“Game-changer,” “inspiring” and “empowering” are not the terms that usually come to mind when thinking about a device that removes body hair. But for Gen Z (ages 10–24), razor brands have become just that.
Companies like Gillette, Billie, Harry’s, and Schick are killing it when it comes to marketing to this next wave
of young adults, in large part because they have recognized key generational differences in how Gen Z navigates the world and have adapted accordingly.
Here are three insights from this category that advertisers and marketers in all industries can use to make the cut with our new and discerning customers, Gen Z.
Razor brands understand that Z has a complicated relationship with labeling their many identities
One of the most salient insights from my research with Gen Z was how complicated the nature of identity is. Representing as the most diverse generation in American history (according to Pew research) Z-ers have found a rich new lexicon in which to describe their multi-faceted identities. While being able to put your identity into words can be empowering, there was also discomfort with the limitations that labels bring and having to act according to someone else’s definition.
Schick feels decidedly with the times with its "The Man I Am" campaign, which features Z men, all found from their original YouTube content, and all champions of modern masculinity. The brand doesn’t dare try and say who they are, or what real men look like or must do — it lets them do the talking.
When talking to Gen Z, brands should take note: They aren’t interested in your marketing labels and
need space to declare their complicated identities.
Razor brands know Gen Z is passionate about social issues, but are looking for others to do the talking
A group of student researchers in Oklahoma defined their generation as the “Repost Generation.” They summed it up as “Younger generations opt to share (retweet, repost, etc.) extreme opinions on social media rather than directly post their opinions, over fear of discourse in a hyper-tense social environment.”
They were passionate about their beliefs, but not willing to take up the bullhorn. Maddy C., a 16-year-old YouTube creator, told us, “I feel like disagreeing with people makes us very nervous because we’re afraid of losing friends.”
When brands take up the mantle of controversial causes, Z-ers feels they are voicing their support for their beliefs by supporting the brand — but with added safety. Though Gillette’s controversial ad tackling toxic masculinity felt squarely aimed at an enabling, older demographic in execution, the bold message was relevant message for Z, and its popularity with this age group increased, according to YPulse studies.
Gen Z is most comfortable when communicating in visuals. In our research on this cohort’s Tinder habits, we found a greater comfort in using emojis than writing bios.
Knowing this, razor companies have redesigned their product. They’ve produced matte-handled, gold-gilded, choose-your-own-color-palette razors, in delightful packaging. Their social content turns bath time and self-care into a branded way of life. Billie invites women to share photos of their body hair to “fuzzy up the internet.”

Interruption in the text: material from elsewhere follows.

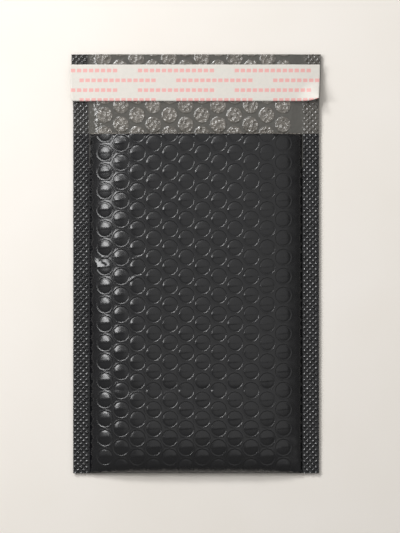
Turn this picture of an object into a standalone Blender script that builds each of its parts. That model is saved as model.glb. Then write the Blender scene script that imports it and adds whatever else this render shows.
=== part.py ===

If a razor and armpit hair can be artistic and ‘gramworthy to Gen Z, there really is no excuse for the rest of us. If brands want to resonate with Z, they’re going to have to revamp the look of their product and packaging to have content potential.
As new generations are often the bellwethers of cultural change, it’s worth taking notes from these razor brands’ playbook. Gen Z is raising the bar for marketers; hopefully we’ll follow these personal care innovators and “razor standards” to meet them.